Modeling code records
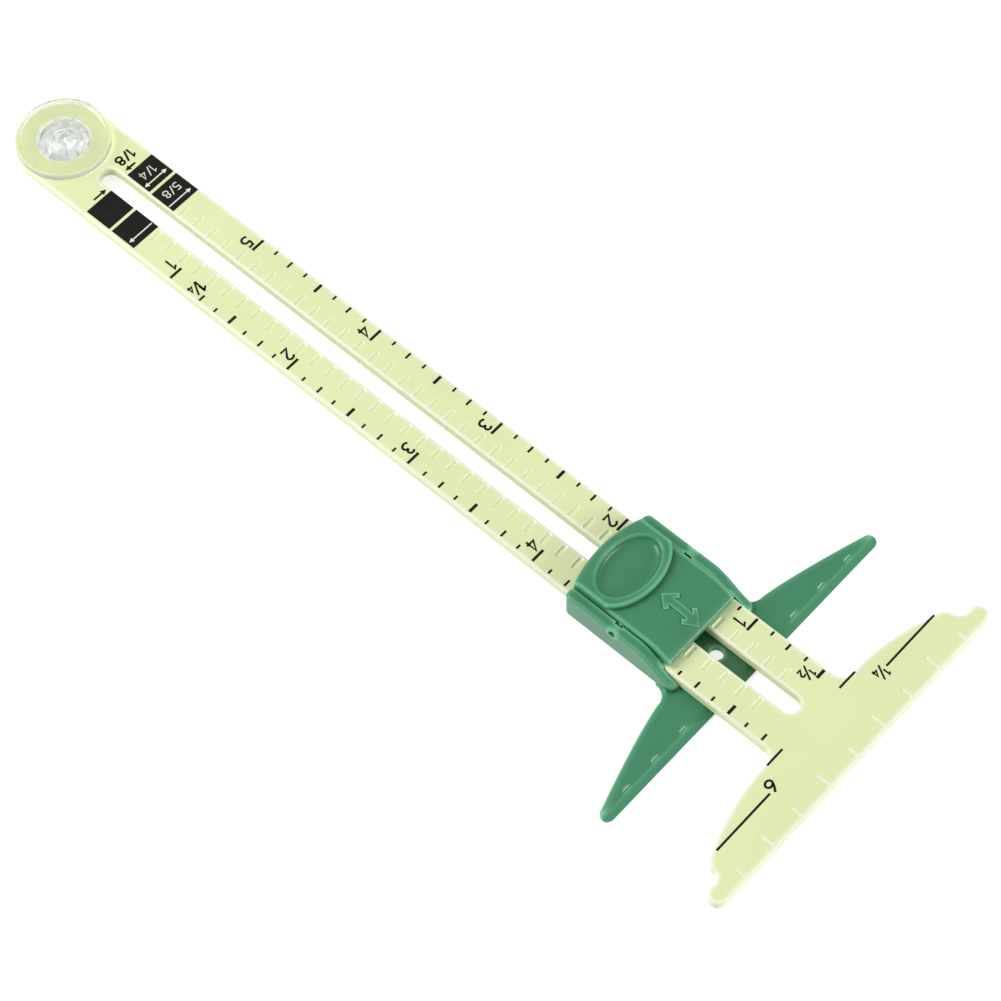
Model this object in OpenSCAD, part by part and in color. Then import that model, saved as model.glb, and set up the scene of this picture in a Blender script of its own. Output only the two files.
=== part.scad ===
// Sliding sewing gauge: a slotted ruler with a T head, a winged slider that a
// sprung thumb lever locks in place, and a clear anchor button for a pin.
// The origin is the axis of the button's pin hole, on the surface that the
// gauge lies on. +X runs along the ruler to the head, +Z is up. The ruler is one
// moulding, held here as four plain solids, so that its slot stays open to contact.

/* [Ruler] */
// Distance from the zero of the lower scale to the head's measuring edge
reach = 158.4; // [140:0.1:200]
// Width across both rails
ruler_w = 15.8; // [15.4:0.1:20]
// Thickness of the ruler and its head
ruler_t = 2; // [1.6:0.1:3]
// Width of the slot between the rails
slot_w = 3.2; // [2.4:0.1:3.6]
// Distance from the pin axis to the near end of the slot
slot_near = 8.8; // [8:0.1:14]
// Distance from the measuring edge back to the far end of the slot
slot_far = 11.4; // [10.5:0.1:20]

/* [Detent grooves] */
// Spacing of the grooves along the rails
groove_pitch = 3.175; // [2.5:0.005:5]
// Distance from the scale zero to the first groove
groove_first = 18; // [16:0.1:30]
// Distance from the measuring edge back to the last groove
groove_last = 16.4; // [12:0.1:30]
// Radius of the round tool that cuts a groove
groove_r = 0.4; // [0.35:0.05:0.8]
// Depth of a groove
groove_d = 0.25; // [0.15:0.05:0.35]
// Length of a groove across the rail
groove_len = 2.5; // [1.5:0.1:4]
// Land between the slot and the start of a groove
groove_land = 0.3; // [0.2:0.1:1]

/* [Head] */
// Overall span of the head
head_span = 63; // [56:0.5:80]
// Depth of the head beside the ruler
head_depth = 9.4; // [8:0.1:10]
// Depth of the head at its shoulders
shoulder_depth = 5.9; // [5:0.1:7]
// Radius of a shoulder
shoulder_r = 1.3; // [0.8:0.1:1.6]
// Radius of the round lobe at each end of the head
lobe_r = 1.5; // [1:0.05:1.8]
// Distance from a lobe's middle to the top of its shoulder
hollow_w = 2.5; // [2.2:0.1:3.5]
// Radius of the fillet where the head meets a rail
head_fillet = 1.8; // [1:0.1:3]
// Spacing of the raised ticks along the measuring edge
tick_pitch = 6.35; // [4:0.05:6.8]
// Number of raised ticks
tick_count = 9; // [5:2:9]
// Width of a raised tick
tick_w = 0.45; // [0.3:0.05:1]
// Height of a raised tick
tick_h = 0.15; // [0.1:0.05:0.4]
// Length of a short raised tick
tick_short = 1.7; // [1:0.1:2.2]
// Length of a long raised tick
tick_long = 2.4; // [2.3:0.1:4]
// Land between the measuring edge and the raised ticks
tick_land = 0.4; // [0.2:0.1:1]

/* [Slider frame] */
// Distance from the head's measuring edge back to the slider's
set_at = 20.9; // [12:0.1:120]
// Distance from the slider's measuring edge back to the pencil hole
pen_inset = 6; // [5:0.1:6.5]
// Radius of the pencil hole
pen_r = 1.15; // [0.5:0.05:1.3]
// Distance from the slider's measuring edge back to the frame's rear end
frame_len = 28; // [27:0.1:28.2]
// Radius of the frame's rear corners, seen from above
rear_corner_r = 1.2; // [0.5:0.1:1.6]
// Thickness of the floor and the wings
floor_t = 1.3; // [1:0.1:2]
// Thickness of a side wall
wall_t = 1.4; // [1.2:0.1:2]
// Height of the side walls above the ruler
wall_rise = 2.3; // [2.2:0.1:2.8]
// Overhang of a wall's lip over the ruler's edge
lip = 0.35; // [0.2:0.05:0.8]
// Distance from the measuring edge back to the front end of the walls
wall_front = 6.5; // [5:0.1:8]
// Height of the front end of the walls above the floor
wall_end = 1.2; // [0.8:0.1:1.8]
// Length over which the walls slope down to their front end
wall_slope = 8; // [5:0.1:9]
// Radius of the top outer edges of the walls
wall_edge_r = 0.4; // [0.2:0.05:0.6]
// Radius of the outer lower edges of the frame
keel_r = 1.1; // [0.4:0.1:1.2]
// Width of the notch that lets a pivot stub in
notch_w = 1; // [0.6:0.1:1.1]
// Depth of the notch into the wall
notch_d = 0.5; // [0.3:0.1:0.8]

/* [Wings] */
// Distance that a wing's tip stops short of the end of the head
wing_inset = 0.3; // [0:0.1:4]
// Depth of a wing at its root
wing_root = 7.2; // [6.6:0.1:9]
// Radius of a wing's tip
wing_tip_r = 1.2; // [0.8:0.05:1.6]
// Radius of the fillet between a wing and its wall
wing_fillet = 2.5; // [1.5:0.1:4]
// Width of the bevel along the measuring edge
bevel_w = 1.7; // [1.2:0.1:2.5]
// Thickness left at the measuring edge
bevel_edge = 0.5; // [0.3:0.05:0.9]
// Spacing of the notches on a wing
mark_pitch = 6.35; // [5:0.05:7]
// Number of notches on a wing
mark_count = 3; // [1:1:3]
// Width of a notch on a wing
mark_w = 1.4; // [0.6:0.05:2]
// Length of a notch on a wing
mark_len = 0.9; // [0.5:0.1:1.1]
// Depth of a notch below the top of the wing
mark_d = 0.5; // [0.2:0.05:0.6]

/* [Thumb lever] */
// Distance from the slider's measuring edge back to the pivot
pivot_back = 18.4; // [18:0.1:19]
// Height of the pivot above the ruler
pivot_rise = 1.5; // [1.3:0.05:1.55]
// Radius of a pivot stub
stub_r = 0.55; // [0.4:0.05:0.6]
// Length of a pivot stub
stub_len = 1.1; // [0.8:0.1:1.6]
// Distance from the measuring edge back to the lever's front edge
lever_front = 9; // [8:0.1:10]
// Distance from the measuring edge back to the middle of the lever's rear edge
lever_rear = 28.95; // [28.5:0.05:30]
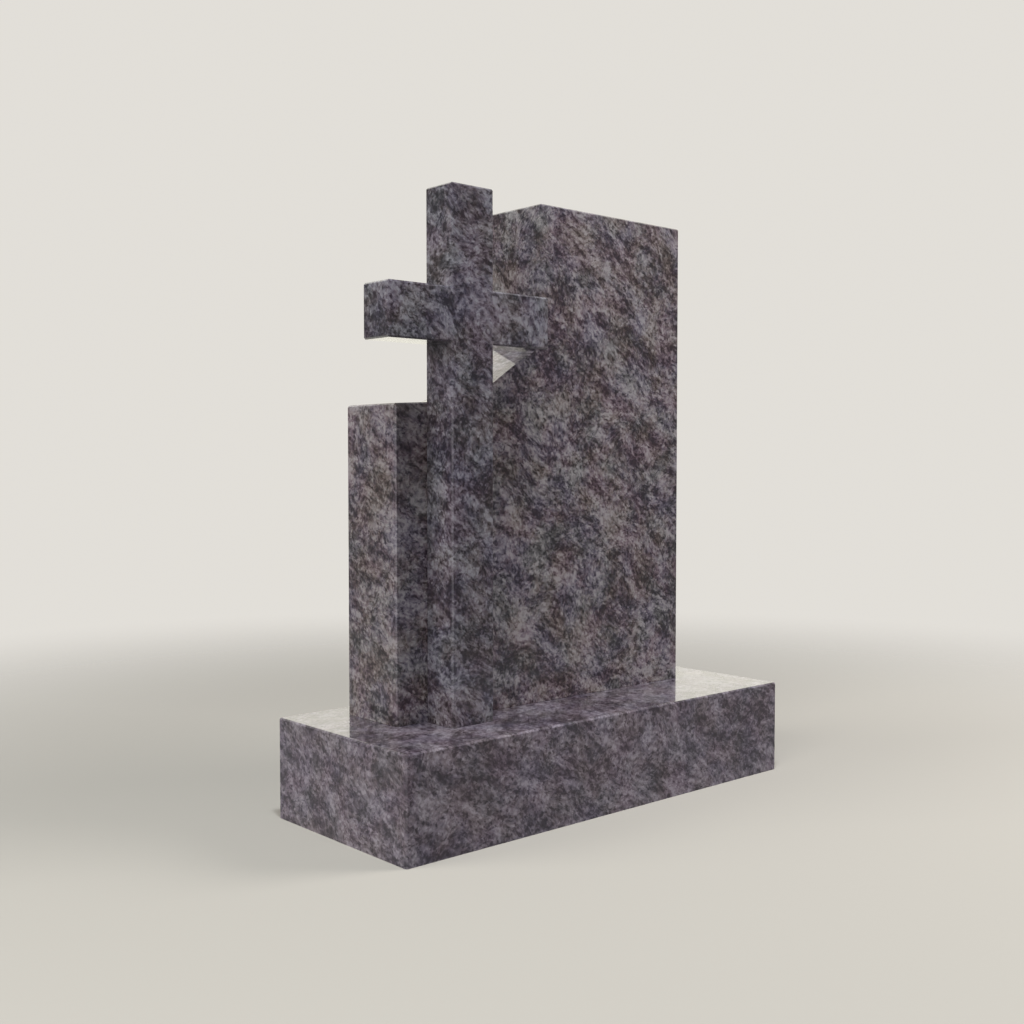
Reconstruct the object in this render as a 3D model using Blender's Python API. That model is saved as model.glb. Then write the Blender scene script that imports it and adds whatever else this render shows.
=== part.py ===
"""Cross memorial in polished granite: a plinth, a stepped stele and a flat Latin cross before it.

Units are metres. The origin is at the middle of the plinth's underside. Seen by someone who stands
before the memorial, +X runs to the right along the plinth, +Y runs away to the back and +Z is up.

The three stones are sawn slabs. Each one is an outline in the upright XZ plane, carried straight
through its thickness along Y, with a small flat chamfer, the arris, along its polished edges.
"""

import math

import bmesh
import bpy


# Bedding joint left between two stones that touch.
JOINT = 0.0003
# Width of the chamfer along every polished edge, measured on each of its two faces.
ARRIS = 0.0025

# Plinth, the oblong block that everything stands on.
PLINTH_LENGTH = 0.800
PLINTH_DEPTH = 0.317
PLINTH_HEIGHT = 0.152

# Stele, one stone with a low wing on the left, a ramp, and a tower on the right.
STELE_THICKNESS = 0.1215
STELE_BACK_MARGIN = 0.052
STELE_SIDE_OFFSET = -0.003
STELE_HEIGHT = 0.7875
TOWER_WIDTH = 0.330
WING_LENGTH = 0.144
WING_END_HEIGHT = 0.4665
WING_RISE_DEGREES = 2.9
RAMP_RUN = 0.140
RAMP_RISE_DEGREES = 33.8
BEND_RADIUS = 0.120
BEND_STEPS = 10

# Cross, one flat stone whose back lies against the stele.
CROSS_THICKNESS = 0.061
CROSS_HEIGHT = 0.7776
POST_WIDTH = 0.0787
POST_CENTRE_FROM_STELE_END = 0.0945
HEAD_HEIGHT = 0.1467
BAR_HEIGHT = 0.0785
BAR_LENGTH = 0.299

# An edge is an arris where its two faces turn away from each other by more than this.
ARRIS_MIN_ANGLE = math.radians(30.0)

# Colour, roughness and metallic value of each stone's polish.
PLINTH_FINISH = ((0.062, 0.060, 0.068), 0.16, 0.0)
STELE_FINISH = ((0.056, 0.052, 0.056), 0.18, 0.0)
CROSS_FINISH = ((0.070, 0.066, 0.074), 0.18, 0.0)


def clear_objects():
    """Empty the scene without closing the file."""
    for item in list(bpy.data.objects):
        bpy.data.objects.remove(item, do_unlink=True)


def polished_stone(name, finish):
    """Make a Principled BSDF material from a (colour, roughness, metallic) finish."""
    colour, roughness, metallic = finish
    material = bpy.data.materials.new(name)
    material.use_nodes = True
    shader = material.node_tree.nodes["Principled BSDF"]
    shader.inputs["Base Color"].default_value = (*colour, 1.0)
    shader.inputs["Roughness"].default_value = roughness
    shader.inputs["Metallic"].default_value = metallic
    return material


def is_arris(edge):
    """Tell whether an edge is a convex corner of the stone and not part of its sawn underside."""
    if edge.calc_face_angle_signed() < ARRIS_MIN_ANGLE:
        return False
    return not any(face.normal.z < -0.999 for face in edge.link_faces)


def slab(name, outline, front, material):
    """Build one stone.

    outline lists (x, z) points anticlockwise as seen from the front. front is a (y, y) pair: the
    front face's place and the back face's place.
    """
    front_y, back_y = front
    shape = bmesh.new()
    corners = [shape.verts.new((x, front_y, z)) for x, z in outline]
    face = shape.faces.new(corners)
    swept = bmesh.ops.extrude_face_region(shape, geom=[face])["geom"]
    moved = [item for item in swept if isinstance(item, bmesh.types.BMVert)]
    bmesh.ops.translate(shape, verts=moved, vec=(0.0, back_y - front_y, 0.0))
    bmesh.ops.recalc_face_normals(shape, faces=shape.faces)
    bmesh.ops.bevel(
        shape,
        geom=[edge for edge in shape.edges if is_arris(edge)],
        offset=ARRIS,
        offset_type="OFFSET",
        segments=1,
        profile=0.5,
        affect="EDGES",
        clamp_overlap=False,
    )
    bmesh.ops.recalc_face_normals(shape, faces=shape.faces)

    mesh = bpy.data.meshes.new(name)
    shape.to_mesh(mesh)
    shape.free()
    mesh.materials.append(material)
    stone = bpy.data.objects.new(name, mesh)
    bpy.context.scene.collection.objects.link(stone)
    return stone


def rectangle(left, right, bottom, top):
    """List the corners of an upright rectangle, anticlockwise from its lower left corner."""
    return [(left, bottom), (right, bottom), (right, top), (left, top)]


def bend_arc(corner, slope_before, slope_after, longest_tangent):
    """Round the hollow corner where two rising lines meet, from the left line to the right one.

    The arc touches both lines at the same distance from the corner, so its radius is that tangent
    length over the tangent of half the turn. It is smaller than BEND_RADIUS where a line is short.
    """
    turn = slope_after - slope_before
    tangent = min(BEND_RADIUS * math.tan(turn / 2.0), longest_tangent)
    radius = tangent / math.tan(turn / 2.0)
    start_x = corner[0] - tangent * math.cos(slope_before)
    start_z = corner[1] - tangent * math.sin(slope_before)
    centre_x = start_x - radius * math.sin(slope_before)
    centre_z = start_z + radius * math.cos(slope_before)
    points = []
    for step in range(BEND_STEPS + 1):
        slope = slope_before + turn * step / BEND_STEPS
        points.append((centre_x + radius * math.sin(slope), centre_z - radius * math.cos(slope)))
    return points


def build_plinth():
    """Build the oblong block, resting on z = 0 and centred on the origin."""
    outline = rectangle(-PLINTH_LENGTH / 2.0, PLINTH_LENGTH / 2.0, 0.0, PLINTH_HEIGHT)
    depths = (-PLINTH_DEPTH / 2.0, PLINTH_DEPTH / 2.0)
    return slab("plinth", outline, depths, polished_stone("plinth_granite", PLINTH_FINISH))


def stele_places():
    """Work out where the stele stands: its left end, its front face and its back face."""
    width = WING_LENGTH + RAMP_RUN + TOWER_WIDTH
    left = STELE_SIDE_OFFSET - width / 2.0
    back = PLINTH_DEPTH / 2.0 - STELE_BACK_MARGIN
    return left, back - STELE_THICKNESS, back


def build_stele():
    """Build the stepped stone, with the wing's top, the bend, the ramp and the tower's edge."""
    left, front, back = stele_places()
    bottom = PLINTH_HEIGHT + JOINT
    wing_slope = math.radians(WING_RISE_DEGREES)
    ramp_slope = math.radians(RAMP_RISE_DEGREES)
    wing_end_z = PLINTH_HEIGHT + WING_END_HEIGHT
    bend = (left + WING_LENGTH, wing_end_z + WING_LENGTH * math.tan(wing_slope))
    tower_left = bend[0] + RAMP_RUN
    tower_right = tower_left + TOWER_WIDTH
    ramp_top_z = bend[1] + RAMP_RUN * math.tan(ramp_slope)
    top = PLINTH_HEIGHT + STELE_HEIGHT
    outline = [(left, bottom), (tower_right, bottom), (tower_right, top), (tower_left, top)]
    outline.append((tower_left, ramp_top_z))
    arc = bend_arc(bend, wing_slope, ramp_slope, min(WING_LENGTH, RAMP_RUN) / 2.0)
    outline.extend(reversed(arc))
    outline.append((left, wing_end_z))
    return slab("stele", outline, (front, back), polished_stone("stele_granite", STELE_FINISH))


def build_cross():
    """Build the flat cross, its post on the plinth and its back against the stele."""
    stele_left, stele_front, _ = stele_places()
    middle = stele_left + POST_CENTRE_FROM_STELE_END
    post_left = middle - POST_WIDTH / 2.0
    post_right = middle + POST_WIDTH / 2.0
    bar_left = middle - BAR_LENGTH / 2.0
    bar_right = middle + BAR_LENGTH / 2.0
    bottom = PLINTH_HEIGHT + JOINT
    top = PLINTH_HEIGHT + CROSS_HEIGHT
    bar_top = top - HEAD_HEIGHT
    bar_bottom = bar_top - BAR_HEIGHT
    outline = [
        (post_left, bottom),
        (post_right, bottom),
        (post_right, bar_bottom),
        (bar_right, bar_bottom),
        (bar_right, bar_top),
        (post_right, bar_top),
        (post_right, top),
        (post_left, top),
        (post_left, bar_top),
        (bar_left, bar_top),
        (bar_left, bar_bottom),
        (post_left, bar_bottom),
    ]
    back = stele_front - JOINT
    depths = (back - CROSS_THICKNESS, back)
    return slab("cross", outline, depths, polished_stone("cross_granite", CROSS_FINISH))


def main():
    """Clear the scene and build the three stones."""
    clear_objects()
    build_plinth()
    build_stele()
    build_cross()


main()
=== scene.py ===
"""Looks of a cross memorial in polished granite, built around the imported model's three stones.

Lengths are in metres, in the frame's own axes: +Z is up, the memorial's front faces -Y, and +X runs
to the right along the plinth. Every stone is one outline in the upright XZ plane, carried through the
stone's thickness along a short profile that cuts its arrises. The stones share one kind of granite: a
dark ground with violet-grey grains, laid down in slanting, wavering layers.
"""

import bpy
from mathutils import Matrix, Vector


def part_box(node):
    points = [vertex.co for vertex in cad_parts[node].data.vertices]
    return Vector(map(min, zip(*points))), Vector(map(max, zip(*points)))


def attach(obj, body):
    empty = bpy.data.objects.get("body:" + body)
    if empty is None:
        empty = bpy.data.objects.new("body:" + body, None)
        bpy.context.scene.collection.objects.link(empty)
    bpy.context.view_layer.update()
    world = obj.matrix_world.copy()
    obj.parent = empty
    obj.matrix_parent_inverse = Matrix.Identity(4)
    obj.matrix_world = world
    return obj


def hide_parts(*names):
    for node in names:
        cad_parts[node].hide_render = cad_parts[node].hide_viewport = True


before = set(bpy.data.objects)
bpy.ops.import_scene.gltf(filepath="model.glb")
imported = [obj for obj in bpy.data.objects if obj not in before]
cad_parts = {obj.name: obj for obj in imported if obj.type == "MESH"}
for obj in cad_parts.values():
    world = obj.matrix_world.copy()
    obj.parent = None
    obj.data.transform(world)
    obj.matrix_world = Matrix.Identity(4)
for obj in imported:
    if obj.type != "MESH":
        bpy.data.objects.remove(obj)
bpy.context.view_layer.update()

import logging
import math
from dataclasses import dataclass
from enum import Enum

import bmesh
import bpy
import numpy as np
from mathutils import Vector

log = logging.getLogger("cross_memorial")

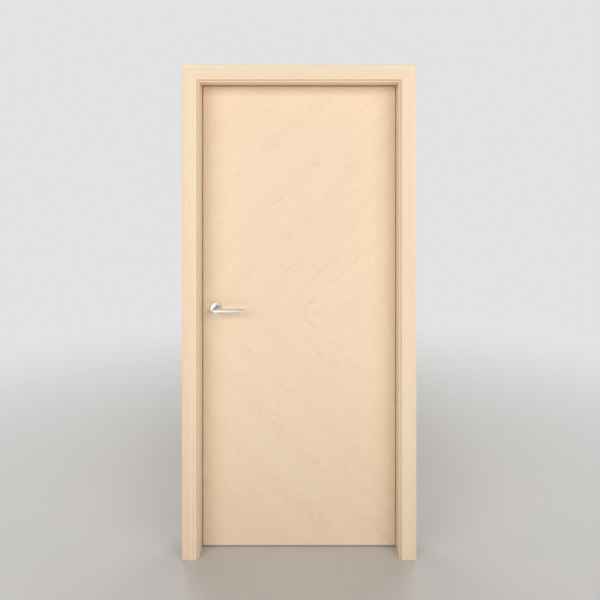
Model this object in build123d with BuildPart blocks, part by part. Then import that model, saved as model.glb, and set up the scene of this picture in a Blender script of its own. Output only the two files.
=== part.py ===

SHORT PROBLEM –
From the records above, copy out the line with "depths = (back - CROSS_THICKNESS, back)", the line with "imported = [obj", and every line between them, word for word.

CORRECT ANSWER –
    depths = (back - CROSS_THICKNESS, back)
    return slab("cross", outline, depths, polished_stone("cross_granite", CROSS_FINISH))


def main():
    """Clear the scene and build the three stones."""
    clear_objects()
    build_plinth()
    build_stele()
    build_cross()


main()
=== scene.py ===
"""Looks of a cross memorial in polished granite, built around the imported model's three stones.

Lengths are in metres, in the frame's own axes: +Z is up, the memorial's front faces -Y, and +X runs
to the right along the plinth. Every stone is one outline in the upright XZ plane, carried through the
stone's thickness along a short profile that cuts its arrises. The stones share one kind of granite: a
dark ground with violet-grey grains, laid down in slanting, wavering layers.
"""

import bpy
from mathutils import Matrix, Vector


def part_box(node):
    points = [vertex.co for vertex in cad_parts[node].data.vertices]
    return Vector(map(min, zip(*points))), Vector(map(max, zip(*points)))


def attach(obj, body):
    empty = bpy.data.objects.get("body:" + body)
    if empty is None:
        empty = bpy.data.objects.new("body:" + body, None)
        bpy.context.scene.collection.objects.link(empty)
    bpy.context.view_layer.update()
    world = obj.matrix_world.copy()
    obj.parent = empty
    obj.matrix_parent_inverse = Matrix.Identity(4)
    obj.matrix_world = world
    return obj


def hide_parts(*names):
    for node in names:
        cad_parts[node].hide_render = cad_parts[node].hide_viewport = True


before = set(bpy.data.objects)
bpy.ops.import_scene.gltf(filepath="model.glb")
imported = [obj for obj in bpy.data.objects if obj not in before]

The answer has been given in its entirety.